> Objective
Copy verbatim the material from its first line to the line that holds "# Y from the", including that line.

━━ Dataset excerpt ━━

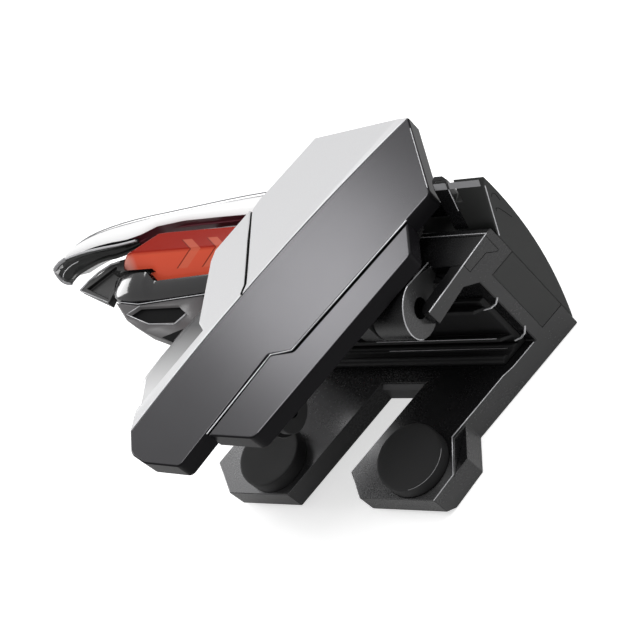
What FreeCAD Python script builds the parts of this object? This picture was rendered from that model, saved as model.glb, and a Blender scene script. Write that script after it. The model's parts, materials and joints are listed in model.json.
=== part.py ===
import FreeCAD, Part
import Sketcher
import math
import os
import re

# Clip-on phone gaming trigger.
# The clip lies with its flat back on the floor. X runs along the phone's long edge,
# Y from the fingertips to the web, Z up. The origin is on the floor, midway between the pads.

os.makedirs("parts", exist_ok=True)
doc = FreeCAD.newDocument("phone_trigger")
sheet = doc.addObject("Spreadsheet::Sheet", "Sizes")
# Driving dimensions, in millimetres and degrees, each written once
SIZES = {
    # Directions of the slanted clip and of the slanted lever, in degrees from Y
    "skew_clip": 31.6,
    "skew_lever": 33.67,
    # Pads that press on the phone's back
    "pad_rad": 4.0,
    "pad_tall": 1.8,
    "pads_apart": 19.2,
    "stem_rad": 1.6,
    "stem_deep": 2.0,
    "stem_room": 0.2,
    "fit_gap": 0.05,
    # Fingers and floor of the clip
    "finger_top": 3.8,
    "root_top": 3.5,
    "jog_start": 10.4,
    "jog_run": 1.3,
    "tip_front": 4.25,
    "right_toe_in": 6.3,
    "right_toe_out": 3.4,
    "right_wide": 6.0,
    "toe_rise": 0.84,
    "right_notch": 4.85,
    "toe_step": 0.35,
    "toe_bend_x": 4.94,
    "toe_bend_y": 1.21,
    "toe_root": 3.17,
    "left_wide": 8.55,
    "left_toe_out": 5.6,
    "toe_back": 1.2,
    "toe_shift": 0.5,
    "slot_left": -3.98,
    "slot_right": 1.94,
    "slot_end": 9.73,
    "side_right": 11.32,
    "side_left": -17.94,
    "edge_bevel": 0.9,
    # Web, upper arm and back cover
    "web_in": 14.85,
    "web_out": 18.8,
    "upper_left": -5.87,
    "low_web_top": 8.5,
    "arm_front": 9.85,
    "arm_under": 16.6,
    "arm_root": 17.4,
    "arm_tip_top": 18.9,
    "arm_top": 19.9,
    "arm_sunk": 2.0,
    "cheek": 1.5,
    "recess_back": 13.8,
    "corner_run": 1.3,
    "corner_rise": 1.4,
    "cover_foot": 1.1,
    "cover_neck": 18.3,
    "cover_lip": 20.75,
    "cover_tall": 25.4,
    "cover_thick": 0.55,
    "cover_nape": 1.6,
    "lip_bevel": 0.9,
    "cover_curve": 83.0,
    "cover_low_top": 19.4,
    "flange_left": 18.65,
    "notch_from": 1.35,
    "notch_wide": 0.8,
    "notch_deep": 2.5,
    "plug_in": 16.1,
    "plug_low": 4.0,
    "plug_high": 15.3,
    "plug_thick": 1.0,
    # Rubber cushion in the corner of the clip
    "cushion_start": 12.1,
    "cushion_thick": 0.55,
    "cushion_tall": 9.6,
    "rib_tall": 0.45,
    "rib_wide": 0.7,
    "fin_low": 5.4,
    "fin_high": 11.4,
    "fin_reach": 1.5,
    "fin_thick": 0.55,
    "fin_tip": 0.3,
    "cushion_inset": 1.2,
    # Hinge bracket on the upper arm
    "leaf_front": 14.88,
    "leaf_thick": 1.25,
    "leaf_step": 17.0,
    "leaf_drop": 17.04,
    "leaf_level": 19.4,
    "leaf_ramp": 0.8,
    "leaf_end": 0.3,
    "ear_play": 0.4,
    "ear_back": 1.0,
    "axis_back": 10.3,
    "axis_level": 19.16,
    "knuckle_rad": 3.2,
    "hinge_bore": 1.1,
    "hinge_run": 0.05,
    "ear_right": 16.4,
    "ear_right_wide": 4.0,
    "ear_left": 6.4,
    "ear_left_wide": 2.4,
    "pin_inset": 0.9,
    "side_play": 0.3,
    "lug_right_wide": 2.2,
    "lug_left_wide": 1.2,
    # Lever plates
    "plate_top": 25.0,
    "plate_thick": 2.3,
    "seam_gap": 0.4,
    "edge_cut": 0.15,
    "lever_left": -7.46,
    "far_back": 30.1,
    "far_right_back": 20.2,
    "near_front": 10.3,
    "kink_x": -2.55,
    "kink_y": 9.5,
    "near_left_x": -11.85,
    "near_left_y": -6.55,
    "plate_bow": 195.0,
    "seam_far": 4.75,
    "seam_jog_back": 2.25,
    "seam_jog_run": 2.65,
    "seam_jog_rise": 0.35,
    "seam_near_x": -3.3,
    "near_cut_x": -10.7,
    "near_cut_y": -9.0,
    "near_flat_x": -8.4,
    "strip_near": 7.05,
    "strip_near_left": -0.9,
    "strip_near_rise": 0.25,
    "strip_right_near": 5.25,
    "strip_right_far": 17.9,
    "strip_far": 13.1,
    "strip_tip": 16.9,
    "plate_corner": 0.9,
    "plate_nose": 1.6,
    "jog_round": 0.5,
    "strip_nose": 1.3,
    "near_fall": 0.3,
    # Silver panels and the shell below them
    "panel_drop": 1.5,
    "panel_run": 12.9,
    "panel_far_x": -0.6,
    "panel_far_y": 30.0,
    "panel_mid_x": -5.8,
    "panel_mid_y": 22.5,
    "split_x": -6.7,
    "split_y": 21.2,
    "split_gap": 0.35,
    "panel_out_x": -9.85,
    "panel_out_y": 16.3,
    "panel_side_y": 14.8,
    "panel_low_x": -7.62,
    "panel_low_y": 6.5,
    "hook_x": -2.65,
    "hook_y": 10.9,
    "sliver_x": -6.5,
    "sliver_y": 5.5,
    "sliver_end_x": -12.2,
    "sliver_end_y": -3.9,
    "shell_low": 20.6,
    "shell_inset": 0.9,
    "shell_joint": 1.3,
    "shell_far": 28.2,
    "wing_far_x": -10.1,
    "wing_far_y": 10.5,
    "wing_mid_x": -14.2,
    "wing_mid_y": 3.9,
    "wing_x": -15.7,
    "wing_y": 1.1,
    "wing_near_x": -15.0,
    "wing_near_y": -2.6,
    "wing_end_x": -13.2,
    "wing_end_y": -5.8,
    "wing_low_y": -6.4,
    "wing_round": 1.2,
    "wing_corner": 2.0,
    "wing_root_x": -7.8,
    "wing_root_y": 10.9,
    "pin_cover": 0.4,
    # Lever frame below the plates
    "frame_inset": 3.5,
    "frame_shoulder": 2.6,
    "frame_tip": 0.6,
    "frame_near": 4.9,
    "frame_far": 25.2,
    "frame_corner_y": 18.8,
    # Touch foot
    "foot_right": 4.3,
    "foot_y": -1.3,
    "foot_level": 19.56,
    "foot_rad": 2.5,
    "cheek_wide": 1.2,
    "foot_lug": 2.5,
    "foot_play": 0.15,
    "foot_lug_rad": 1.75,
    "foot_pin_rad": 0.8,
    "foot_sole": 16.9,
    "sole_thick": 0.6,
    "tip_rad": 1.9,
    "tip_thick": 0.5,
    "tip_cut": 0.3,
    "foot_neck": 1.2,
    "sole_bevel": 0.3,
    "pin_short": 0.3,
    # Trigger arm
    "cradle_low": 17.5,
    "cradle_floor": 18.8,
    "cradle_top": 20.2,
    "cradle_wall": 16.2,
    "cradle_back": 20.6,
    "cradle_left": -28.9,
    "cradle_left_y": 14.6,
    "cradle_lean": 0.3,
    "cradle_cut": 1.2,
    "cradle_nose": 1.0,
    "cradle_turn_x": -27.4,
    "cradle_turn_y": 13.0,
    "cradle_front_x": -23.6,
    "cradle_front_y": 12.5,
    "cradle_end": -9.0,
    "cradle_end_y": 13.8,
    "cradle_root": -3.2,
    "cradle_step": -25.3,
    "cradle_round": 0.9,
    "tab_left": -28.2,
    "tab_right": -21.6,
    "tab_slope": 1.2,
    "tab_thick": 1.0,
    "tab_tall": 0.7,
    "root_left": -8.5,
    "root_front": 15.4,
    "core_top": 22.0,
    "core_crease": 17.8,
    "core_back": 20.4,
    "core_left": -26.8,
    "core_slant": 6.2,
    "core_right": -9.3,
    "core_low_edge": 19.9,
    "house_top": 19.3,
    "house_gap": 0.15,
    "house_mid_x": -24.6,
    "house_mid_y": 10.4,
    "house_low_x": -20.9,
    "house_low_y": 8.7,
    "house_tip_x": -16.2,
    "house_tip_y": 7.3,
    "house_right": -11.5,
    "house_right_y": 8.5,
    "house_corner_y": 11.0,
    "house_end": -14.0,
    "house_end_y": 13.36,
    "house_lean": 0.7,
    "house_nose": 1.5,
    "hex_left": -24.8,
    "hex_right": -15.6,
    "hex_mid": 11.0,
    "hex_top": 12.0,
    "hex_low": 9.8,
    "hex_deep": 0.8,
    "hex_cut": 1.6,
    "hex_end_cut": 0.9,
    "hex_low_cut": 4.2,
    "insert_thick": 0.35,
    "lip_tip_x": -35.2,
    "lip_tip_y": 15.3,
    "lip_far_x": -30.5,
    "lip_far_y": 19.0,
    "lip_root_y": 20.0,
    "lip_near_x": -29.2,
    "lip_near_y": 13.1,
    "lip_low": 17.6,
    "lip_top": 18.7,
    "lip_gap": 0.1,
    "lip_rim": 0.7,
    "lip_deep": 0.5,
    # Trigger hood, which turns about an upright pin
    "pivot_x": -3.9,
    "pivot_y": 23.9,
    "barrel_rad": 1.7,
    "hood_pin_rad": 0.8,
    "hood_play": 0.25,
    "hood_top": 21.2,
    "hood_low": 16.4,
    "hood_wall": 0.9,
    "hood_flange": 1.1,
    "flange_end": -7.6,
    "hood_root_y": 25.6,
    "hood_far": 25.0,
    "hood_bend_x": -24.0,
    "hood_bend_y": 23.6,
    "hood_curve": 18.0,
    "hood_nose_x": -39.3,
    "hood_nose_y": 17.6,
    "hood_heel_x": -38.2,
    "hood_heel_y": 16.7,
    "inner_curve": 16.6,
    "flange_near": 22.4,
    "flange_turn_x": -23.0,
    "flange_turn_y": 22.1,
    "flange_wide_x": -26.1,
    "flange_wide_y": 20.5,
    "flange_nose_x": -33.0,
    "flange_nose_y": 20.1,
    "liner_low": 19.15,
    "liner_thick": 0.55,
    "liner_lean": 0.4,
    "hood_pin_low": 14.6,
    "hood_pin_head": 1.5,
    "head_thick": 0.5,
    "head_root": 0.05,
    "switch_x": -16.2,
    "switch_wide": 3.4,
    "switch_low": 16.8,
    "switch_tall": 1.6,
    "switch_deep": 1.8,
    "plunger_rad": 0.5,
    "plunger_reach": 0.15,
    # Fasteners and springs
    "screw_rad": 0.7,
    "screw_head": 1.2,
    "head_tall": 0.6,
    "screw_deep": 2.4,
    "screw_bite": 1.2,
    "cover_seat": 0.6,
    "bracket_screw_y": 16.2,
    "bracket_screw_x": 10.6,
    "cover_screw_high": 14.5,
    "cover_screw_low": 6.6,
    "cover_screw_right": 18.5,
    "cover_screw_foot": -2.0,
    "cradle_screw_y": 18.4,
    "cradle_screw_left": -7.2,
    "cradle_screw_right": -4.5,
    "spring_wire": 0.2,
    "spring_rad": 1.5,
    "spring_pitch": 0.38,
    "spring_gap": 0.15,
    "hood_coil_rad": 1.1,
    "coil_sunk": 0.6,
}
aliases = list(SIZES)
for row, alias in enumerate(aliases, 1):
    sheet.set("A%d" % row, str(SIZES[alias]))
    sheet.setAlias("A%d" % row, alias)
doc.recompute()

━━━

> Correct output
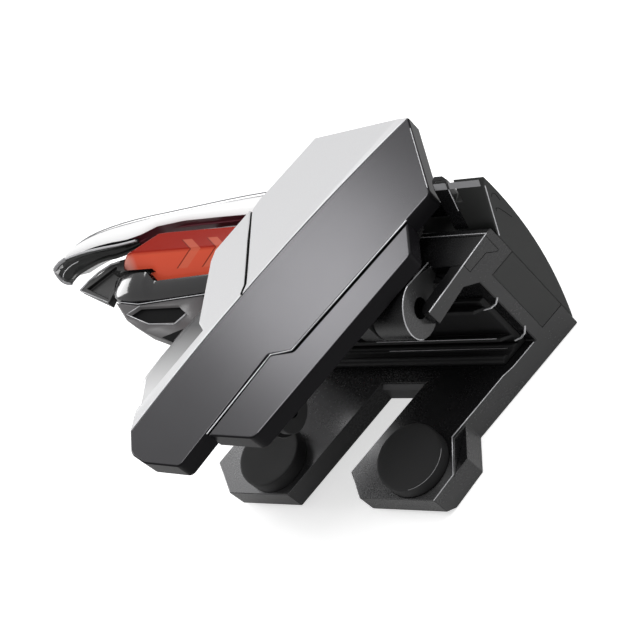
What FreeCAD Python script builds the parts of this object? This picture was rendered from that model, saved as model.glb, and a Blender scene script. Write that script after it. The model's parts, materials and joints are listed in model.json.
=== part.py ===
import FreeCAD, Part
import Sketcher
import math
import os
import re

# Clip-on phone gaming trigger.
# The clip lies with its flat back on the floor. X runs along the phone's long edge,
# Y from the fingertips to the web, Z up. The origin is on the floor, midway between the pads.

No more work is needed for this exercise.